I've not been writing a lot, so I am sorry to say that even this very inconsistent blog is pretty up to date as far as poetry is concerned. Actually I have been writing, but it's all pretty shit, and I have not really decided what to blame my current abandonment by the muse on. I'll do an 'About the Poem' of an old poem, and bask in the glory of a few months ago when I wrote a poem, and actually liked it. And the poem is..... OH!
Yes, not the best of names. I might have many talents, (staying up the entire night, writing bad blogs, embroidery etc etc) but naming things is clearly not one of them. I actually do not have any firm memories about this poem at all. I don't even think I have edited it properly yet.
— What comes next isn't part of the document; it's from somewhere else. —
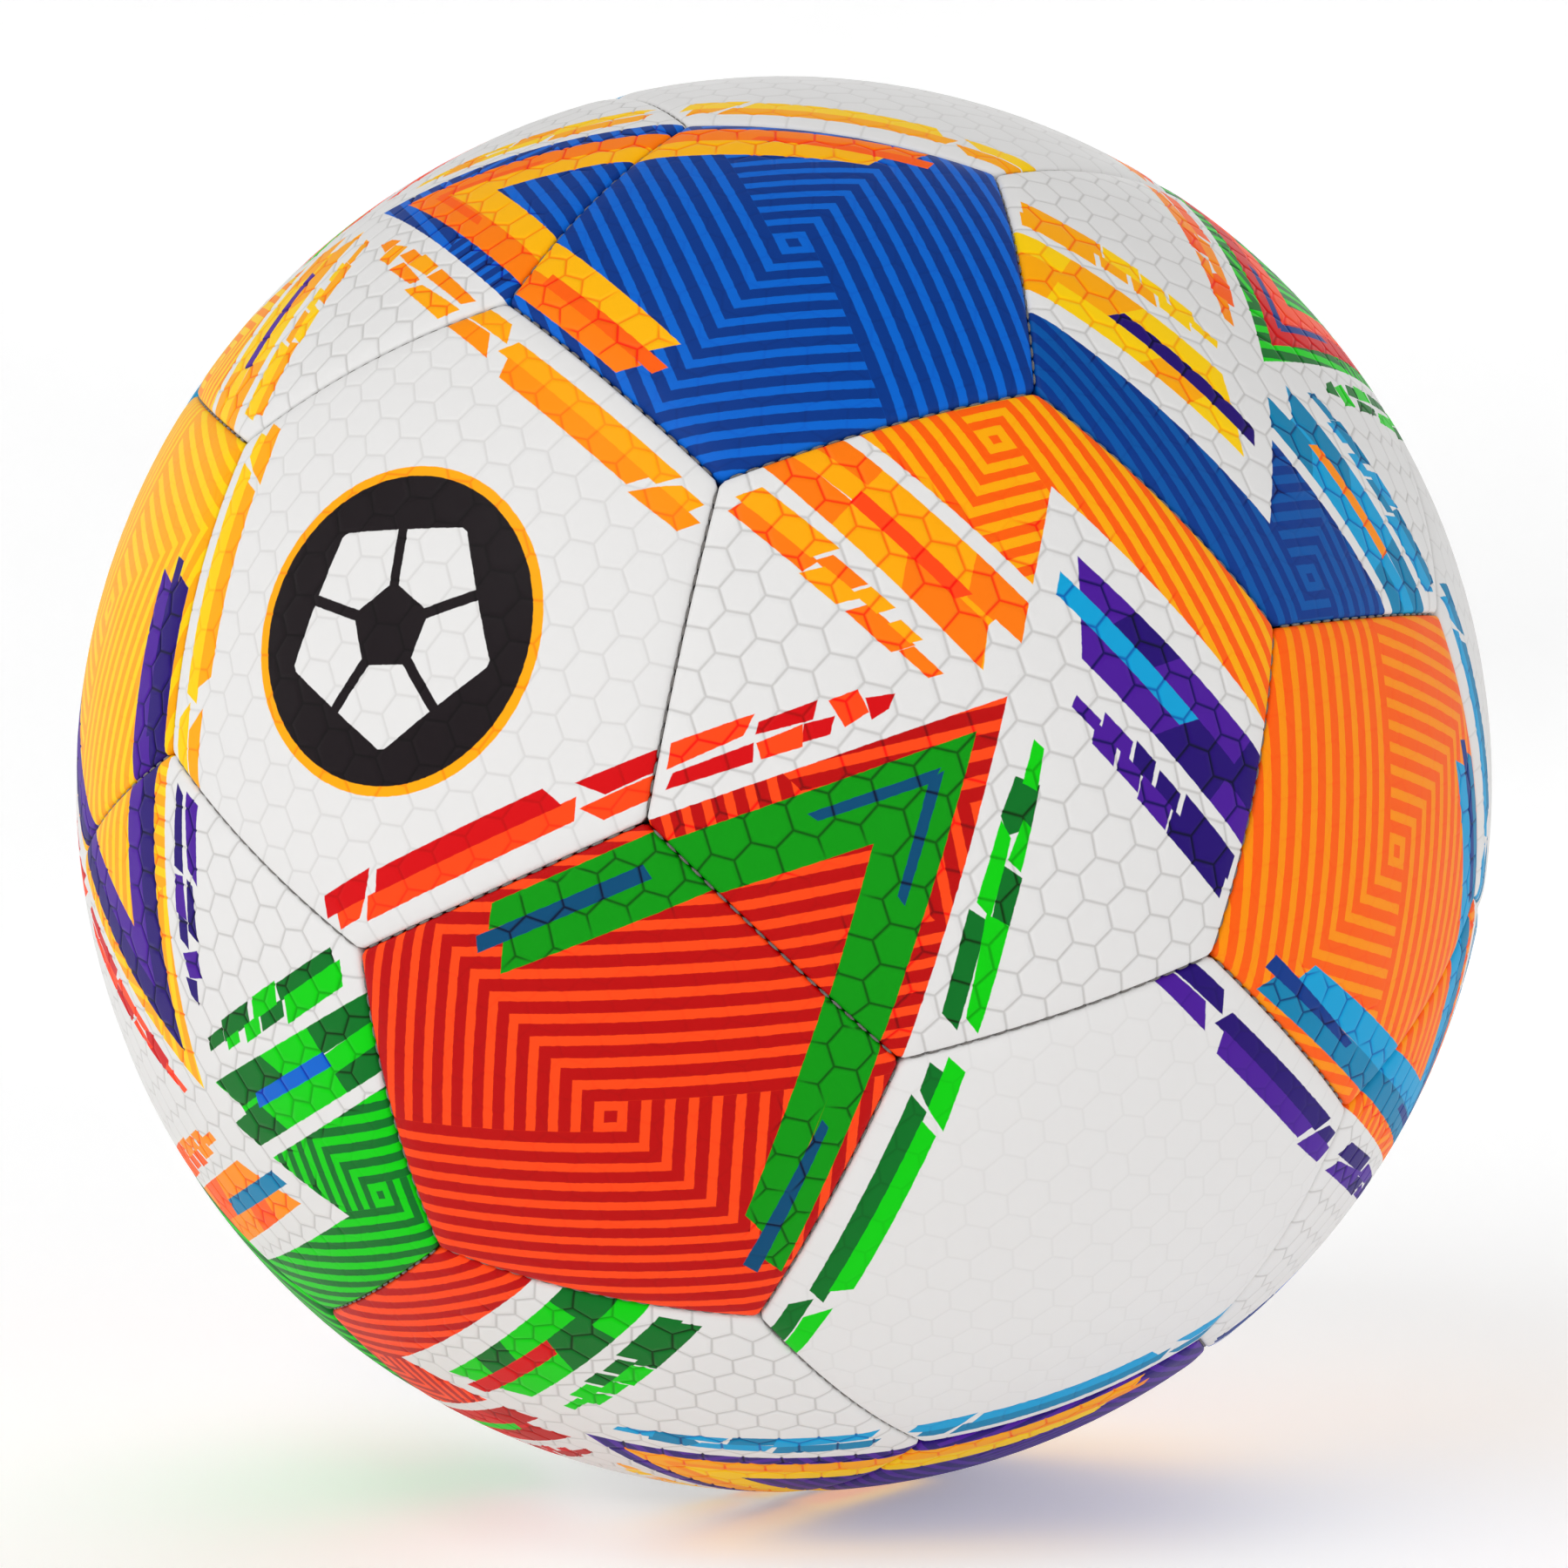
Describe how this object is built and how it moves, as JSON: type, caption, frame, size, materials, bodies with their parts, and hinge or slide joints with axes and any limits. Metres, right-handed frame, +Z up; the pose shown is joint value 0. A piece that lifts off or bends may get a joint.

But it remains, due to lack of any current contenders, one of the favourite poems I have ever written. Sometimes I read my poetry, and cannot recognize myself in them, but this is the truest mirror I could make yet. The reflection of a girl, at once eager and apathetic, confused and completely certain. Not grand proclamations, no vicious remembrances. Just a silly girl, confused about who she wants to be.
5:16 am. I forget how lovely prose is sometimes, and how lovely it is to write a blog. It was an enjoyable enough experience that I have an urge to thank someone. Thank you laptop. Thank you morning. Thank you blog. Thank you, you.
Good morning.
And you know what, it is. It might have been an anxious, horrible night, but it's a rather good morning now.